Most firms aren't encountering problems with encryption when copying data from disk to tape because encryption is primarily used just prior to moving data offsite. In that scenario, either the backup software or the tape drive encrypts the data just as it's stored to tape. While most VTLs offer encryption as an option, "A practical use case for encrypting data on a widespread basis in the VTL has not yet been made," says EMC's Krone.
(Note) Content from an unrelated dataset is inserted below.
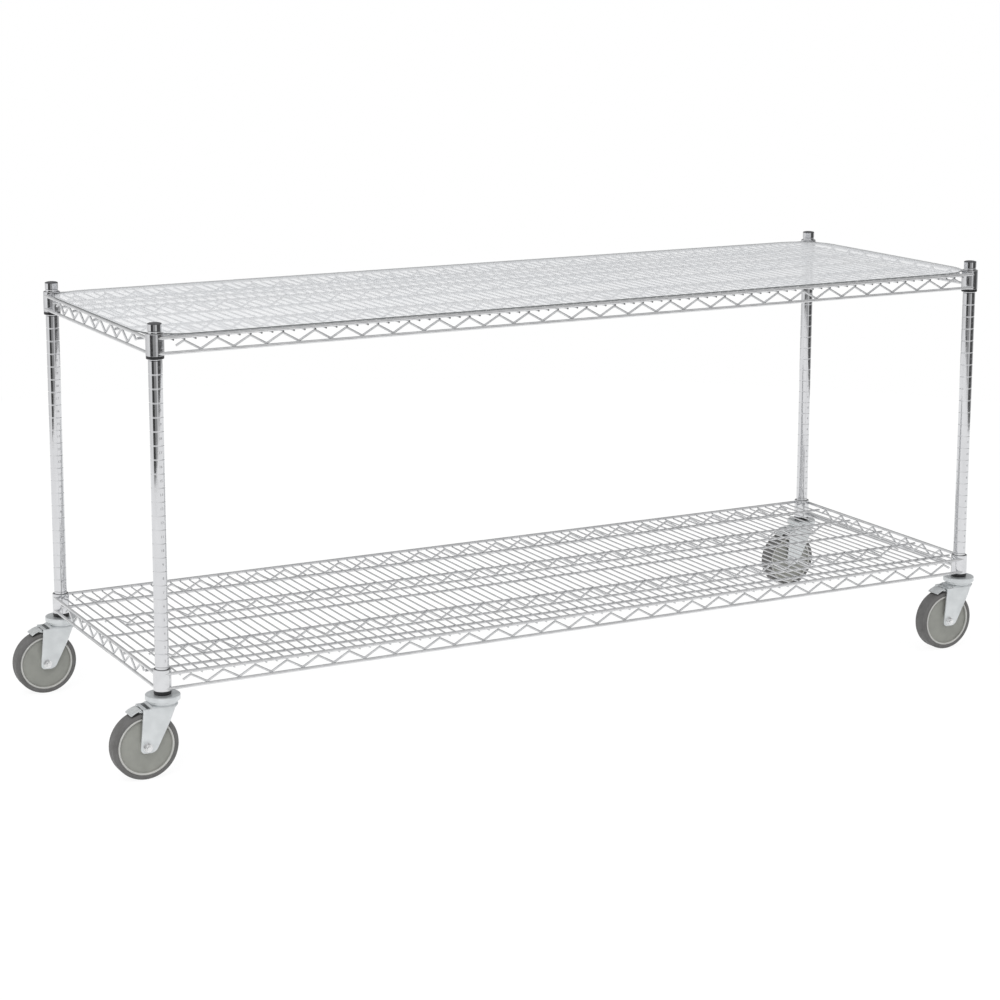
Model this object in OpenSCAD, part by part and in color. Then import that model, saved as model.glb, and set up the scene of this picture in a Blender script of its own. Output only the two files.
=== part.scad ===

As disk assumes a larger role in backup, tape remains a part of most data protection operations. While some VTL vendors have taken measures to incorporate tape management into their product, in the near term, give priority to products that integrate backup software with their VTLs such as EMC's DL6000 for the large enterprise, and Quantum's DXi7500 and Spectra Logic's nTier for SMBs. But the recent emergence of virtual tape directors like Gresham Enterprise's Clareti VTL and Fujitsu's CentricStor offer a compelling alternative as virtual tape directors let you introduce disk into their backup, use their existing physical tape libraries and let their backup software manage it all.